[start of ENTRIES SUPPLIED]

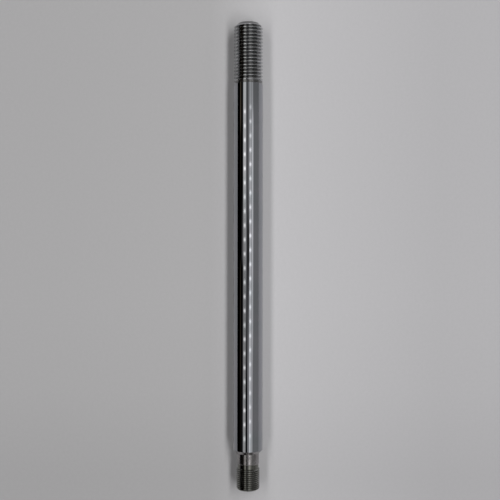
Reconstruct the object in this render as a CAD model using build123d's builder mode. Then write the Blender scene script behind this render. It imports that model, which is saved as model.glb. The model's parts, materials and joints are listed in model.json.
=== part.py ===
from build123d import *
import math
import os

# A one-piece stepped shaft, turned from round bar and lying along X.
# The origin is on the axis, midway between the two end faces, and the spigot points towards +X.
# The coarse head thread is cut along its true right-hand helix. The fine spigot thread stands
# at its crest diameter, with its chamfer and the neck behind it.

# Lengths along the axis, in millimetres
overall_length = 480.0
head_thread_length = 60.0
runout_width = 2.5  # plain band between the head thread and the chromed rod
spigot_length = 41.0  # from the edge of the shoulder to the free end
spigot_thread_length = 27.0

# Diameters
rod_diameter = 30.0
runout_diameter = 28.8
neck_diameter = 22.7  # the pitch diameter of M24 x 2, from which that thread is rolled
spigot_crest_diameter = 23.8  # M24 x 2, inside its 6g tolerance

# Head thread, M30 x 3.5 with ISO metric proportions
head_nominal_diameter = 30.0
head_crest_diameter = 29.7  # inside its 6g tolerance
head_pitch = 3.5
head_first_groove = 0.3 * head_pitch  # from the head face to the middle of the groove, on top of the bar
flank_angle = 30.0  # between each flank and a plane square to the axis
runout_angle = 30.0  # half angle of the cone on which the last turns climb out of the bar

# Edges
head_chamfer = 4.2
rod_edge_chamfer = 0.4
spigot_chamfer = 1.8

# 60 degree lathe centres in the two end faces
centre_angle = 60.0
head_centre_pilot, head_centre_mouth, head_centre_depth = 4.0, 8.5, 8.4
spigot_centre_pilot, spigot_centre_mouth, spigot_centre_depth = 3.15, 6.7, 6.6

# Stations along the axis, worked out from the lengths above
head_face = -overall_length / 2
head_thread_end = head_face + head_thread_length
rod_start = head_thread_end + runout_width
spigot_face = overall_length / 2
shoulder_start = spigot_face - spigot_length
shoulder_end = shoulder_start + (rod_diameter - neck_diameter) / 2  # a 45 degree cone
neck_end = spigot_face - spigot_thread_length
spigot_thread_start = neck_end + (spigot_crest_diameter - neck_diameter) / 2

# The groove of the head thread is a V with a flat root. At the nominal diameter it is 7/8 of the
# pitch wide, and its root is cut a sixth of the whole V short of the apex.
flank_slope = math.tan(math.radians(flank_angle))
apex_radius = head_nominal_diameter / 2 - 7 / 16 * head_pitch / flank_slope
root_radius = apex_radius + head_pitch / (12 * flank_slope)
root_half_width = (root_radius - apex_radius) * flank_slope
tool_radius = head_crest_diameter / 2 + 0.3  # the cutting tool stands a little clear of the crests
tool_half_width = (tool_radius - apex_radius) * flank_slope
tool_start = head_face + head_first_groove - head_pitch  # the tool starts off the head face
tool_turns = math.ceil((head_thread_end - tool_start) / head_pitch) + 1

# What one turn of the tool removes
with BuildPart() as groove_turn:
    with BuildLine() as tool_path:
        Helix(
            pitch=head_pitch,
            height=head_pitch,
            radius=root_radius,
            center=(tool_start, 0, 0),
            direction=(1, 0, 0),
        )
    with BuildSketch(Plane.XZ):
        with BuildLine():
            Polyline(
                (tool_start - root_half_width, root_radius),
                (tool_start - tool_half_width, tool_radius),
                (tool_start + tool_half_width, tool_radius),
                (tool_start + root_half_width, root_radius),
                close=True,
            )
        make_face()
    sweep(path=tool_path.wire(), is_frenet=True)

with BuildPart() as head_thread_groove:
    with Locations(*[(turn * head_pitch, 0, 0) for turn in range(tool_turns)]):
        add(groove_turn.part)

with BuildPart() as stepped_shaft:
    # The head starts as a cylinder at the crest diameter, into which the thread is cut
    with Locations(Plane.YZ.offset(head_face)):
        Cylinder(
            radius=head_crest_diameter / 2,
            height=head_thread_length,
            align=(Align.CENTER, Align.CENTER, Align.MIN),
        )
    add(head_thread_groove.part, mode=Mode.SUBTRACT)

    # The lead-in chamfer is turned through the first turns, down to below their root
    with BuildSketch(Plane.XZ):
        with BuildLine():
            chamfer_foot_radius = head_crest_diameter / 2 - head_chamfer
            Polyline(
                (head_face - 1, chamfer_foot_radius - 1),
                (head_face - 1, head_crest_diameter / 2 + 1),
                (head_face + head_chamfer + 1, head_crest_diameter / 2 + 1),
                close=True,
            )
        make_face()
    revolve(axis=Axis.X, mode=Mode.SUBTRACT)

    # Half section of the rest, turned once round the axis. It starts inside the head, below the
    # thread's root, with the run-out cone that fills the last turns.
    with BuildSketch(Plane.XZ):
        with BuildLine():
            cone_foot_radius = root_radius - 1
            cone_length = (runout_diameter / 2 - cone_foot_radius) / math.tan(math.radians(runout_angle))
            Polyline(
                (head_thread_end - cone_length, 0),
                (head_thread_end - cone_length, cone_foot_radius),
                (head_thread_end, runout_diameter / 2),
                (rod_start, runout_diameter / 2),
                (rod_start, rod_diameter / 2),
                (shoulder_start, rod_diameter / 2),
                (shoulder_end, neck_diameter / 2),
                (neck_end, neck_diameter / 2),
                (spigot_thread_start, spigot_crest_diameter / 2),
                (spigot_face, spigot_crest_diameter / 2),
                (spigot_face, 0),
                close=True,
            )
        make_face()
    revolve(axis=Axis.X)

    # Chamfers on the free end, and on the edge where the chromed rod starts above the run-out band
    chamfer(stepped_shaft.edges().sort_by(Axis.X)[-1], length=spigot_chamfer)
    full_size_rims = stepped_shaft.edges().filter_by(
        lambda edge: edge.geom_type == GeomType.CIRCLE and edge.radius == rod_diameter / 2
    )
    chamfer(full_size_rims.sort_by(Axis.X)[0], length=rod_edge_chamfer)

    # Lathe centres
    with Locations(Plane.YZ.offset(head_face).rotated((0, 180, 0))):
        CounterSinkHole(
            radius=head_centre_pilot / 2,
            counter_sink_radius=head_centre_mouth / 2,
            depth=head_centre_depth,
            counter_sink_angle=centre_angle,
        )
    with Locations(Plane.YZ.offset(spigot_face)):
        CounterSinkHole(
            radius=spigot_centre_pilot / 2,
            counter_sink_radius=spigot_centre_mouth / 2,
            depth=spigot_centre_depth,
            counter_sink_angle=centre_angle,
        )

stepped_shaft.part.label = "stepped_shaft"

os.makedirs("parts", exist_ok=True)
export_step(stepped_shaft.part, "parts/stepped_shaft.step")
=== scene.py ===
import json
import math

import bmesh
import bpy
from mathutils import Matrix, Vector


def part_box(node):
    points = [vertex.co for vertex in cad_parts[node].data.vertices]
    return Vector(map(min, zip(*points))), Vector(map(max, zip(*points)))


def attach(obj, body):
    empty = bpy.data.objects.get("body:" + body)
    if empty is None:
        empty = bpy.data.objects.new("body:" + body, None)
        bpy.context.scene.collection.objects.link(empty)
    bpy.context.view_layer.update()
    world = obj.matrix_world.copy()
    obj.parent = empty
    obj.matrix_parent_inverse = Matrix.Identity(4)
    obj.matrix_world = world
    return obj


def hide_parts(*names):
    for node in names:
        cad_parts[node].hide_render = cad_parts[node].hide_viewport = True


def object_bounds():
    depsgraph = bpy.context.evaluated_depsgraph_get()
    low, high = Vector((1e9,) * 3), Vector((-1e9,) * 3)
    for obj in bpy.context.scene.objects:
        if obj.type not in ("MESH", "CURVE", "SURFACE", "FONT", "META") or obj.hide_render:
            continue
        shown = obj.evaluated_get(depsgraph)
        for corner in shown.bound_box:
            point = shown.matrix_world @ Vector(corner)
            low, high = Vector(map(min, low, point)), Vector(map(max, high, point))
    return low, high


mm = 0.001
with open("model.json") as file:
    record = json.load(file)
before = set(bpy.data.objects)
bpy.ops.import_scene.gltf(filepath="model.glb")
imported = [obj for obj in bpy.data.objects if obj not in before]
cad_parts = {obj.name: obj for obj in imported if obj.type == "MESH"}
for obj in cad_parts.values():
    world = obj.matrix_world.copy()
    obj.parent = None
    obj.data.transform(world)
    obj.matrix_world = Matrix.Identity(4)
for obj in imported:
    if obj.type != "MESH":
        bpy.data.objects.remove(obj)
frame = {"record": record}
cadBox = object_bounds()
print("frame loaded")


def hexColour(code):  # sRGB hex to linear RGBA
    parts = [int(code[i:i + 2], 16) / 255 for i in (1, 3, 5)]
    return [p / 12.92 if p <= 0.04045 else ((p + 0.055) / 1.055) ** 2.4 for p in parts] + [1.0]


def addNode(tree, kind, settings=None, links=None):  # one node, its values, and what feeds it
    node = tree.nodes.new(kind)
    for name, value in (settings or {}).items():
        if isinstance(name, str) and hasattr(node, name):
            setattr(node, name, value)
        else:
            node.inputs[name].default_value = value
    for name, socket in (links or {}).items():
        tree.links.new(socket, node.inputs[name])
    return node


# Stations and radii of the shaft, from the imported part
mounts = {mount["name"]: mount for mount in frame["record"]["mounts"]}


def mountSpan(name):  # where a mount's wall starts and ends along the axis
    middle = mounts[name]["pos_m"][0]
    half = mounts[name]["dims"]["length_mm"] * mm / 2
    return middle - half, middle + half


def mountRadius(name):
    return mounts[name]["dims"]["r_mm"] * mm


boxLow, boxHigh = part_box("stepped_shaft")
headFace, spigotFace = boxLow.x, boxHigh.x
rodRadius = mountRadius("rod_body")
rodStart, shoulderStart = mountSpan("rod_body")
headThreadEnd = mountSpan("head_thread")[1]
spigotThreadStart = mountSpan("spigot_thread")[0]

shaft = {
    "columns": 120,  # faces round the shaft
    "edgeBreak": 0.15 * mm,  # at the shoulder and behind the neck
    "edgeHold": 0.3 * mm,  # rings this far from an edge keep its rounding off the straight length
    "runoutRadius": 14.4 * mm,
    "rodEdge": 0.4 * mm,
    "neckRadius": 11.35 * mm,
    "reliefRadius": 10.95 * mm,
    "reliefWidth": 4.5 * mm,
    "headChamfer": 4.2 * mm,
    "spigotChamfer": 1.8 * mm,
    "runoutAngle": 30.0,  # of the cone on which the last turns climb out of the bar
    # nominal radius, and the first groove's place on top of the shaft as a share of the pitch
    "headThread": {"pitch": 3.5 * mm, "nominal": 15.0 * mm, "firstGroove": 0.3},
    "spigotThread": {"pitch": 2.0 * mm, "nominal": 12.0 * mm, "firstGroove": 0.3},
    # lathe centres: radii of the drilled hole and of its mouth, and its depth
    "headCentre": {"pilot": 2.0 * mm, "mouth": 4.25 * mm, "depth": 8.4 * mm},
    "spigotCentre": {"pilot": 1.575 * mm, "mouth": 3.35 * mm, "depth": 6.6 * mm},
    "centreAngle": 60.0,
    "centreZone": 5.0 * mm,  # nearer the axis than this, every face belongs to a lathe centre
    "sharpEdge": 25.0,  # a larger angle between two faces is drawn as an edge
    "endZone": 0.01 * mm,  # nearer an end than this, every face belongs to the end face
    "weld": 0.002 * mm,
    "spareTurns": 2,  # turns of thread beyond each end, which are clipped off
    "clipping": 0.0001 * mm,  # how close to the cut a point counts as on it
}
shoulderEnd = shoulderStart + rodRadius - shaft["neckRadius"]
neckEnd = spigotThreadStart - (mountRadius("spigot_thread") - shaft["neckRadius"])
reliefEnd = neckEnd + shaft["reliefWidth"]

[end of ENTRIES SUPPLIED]
[start of ENTRIES SUPPLIED]

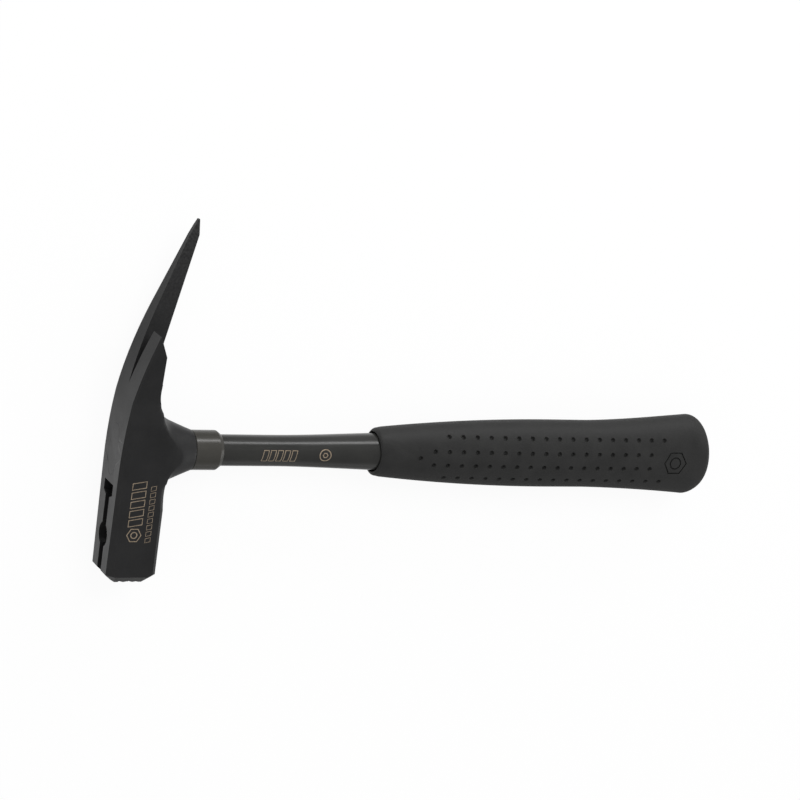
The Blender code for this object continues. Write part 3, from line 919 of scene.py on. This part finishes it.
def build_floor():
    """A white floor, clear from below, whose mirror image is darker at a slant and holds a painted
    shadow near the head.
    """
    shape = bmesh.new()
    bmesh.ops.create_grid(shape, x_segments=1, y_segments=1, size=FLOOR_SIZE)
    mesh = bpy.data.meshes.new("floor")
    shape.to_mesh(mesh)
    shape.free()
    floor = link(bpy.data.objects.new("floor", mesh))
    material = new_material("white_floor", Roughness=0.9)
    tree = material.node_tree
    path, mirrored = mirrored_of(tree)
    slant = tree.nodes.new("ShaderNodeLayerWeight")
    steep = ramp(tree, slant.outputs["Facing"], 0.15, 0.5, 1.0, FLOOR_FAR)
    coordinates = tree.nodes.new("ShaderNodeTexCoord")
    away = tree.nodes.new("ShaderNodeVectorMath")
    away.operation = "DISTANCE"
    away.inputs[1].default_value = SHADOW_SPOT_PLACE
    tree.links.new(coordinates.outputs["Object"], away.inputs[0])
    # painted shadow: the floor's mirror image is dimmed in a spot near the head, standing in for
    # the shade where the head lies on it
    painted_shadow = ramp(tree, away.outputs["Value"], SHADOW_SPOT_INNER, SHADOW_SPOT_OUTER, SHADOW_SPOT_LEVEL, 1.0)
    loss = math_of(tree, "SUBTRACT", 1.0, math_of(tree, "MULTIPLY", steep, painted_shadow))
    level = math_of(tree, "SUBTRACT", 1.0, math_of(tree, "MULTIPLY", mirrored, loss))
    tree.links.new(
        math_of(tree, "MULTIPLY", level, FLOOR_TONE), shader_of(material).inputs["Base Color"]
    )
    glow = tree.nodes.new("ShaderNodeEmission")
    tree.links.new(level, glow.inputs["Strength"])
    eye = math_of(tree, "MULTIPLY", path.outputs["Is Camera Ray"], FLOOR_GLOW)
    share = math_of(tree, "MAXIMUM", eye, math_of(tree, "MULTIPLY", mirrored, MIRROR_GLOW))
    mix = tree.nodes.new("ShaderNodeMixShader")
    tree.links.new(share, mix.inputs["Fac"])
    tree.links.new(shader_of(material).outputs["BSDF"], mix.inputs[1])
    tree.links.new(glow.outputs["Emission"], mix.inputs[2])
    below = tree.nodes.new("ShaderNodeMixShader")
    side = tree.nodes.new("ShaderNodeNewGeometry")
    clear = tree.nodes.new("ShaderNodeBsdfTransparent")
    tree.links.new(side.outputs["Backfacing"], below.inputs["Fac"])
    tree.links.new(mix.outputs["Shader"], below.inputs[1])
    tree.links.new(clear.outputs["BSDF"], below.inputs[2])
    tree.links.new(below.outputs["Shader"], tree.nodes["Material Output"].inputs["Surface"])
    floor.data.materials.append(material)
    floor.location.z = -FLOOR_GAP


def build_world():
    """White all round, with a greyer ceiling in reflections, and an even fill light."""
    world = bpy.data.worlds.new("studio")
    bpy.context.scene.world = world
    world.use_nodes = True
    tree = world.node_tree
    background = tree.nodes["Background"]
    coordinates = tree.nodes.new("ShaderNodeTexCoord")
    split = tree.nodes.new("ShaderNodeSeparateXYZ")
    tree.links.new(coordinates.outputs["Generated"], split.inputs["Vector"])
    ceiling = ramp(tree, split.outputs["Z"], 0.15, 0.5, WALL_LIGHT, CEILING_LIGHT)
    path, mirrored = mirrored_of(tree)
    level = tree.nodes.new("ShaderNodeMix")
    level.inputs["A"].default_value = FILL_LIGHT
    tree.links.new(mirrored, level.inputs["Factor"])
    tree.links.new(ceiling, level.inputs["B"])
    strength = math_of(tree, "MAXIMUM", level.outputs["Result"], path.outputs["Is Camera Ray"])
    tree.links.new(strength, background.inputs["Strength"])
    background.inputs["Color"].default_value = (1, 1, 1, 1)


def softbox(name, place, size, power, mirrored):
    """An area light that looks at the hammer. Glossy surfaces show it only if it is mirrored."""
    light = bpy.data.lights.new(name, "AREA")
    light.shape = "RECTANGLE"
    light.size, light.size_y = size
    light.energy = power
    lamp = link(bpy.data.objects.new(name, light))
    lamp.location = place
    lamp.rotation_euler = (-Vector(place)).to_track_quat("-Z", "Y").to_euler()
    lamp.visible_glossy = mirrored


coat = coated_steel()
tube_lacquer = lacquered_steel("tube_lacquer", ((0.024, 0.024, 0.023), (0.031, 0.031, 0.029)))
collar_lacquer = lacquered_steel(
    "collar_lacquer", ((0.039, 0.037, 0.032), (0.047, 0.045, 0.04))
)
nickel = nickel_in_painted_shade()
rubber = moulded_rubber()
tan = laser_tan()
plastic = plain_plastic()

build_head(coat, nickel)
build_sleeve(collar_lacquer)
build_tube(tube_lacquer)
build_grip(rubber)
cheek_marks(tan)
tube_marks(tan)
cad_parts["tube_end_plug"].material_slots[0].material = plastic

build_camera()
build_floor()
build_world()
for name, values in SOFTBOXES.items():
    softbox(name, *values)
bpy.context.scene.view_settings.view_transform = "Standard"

[end of ENTRIES SUPPLIED]

(TASK GOAL)
Find the lines containing "record" and list every one of them.

(FINAL RESULT)
    record = json.load(file)
frame = {"record": record}
mounts = {mount["name"]: mount for mount in frame["record"]["mounts"]}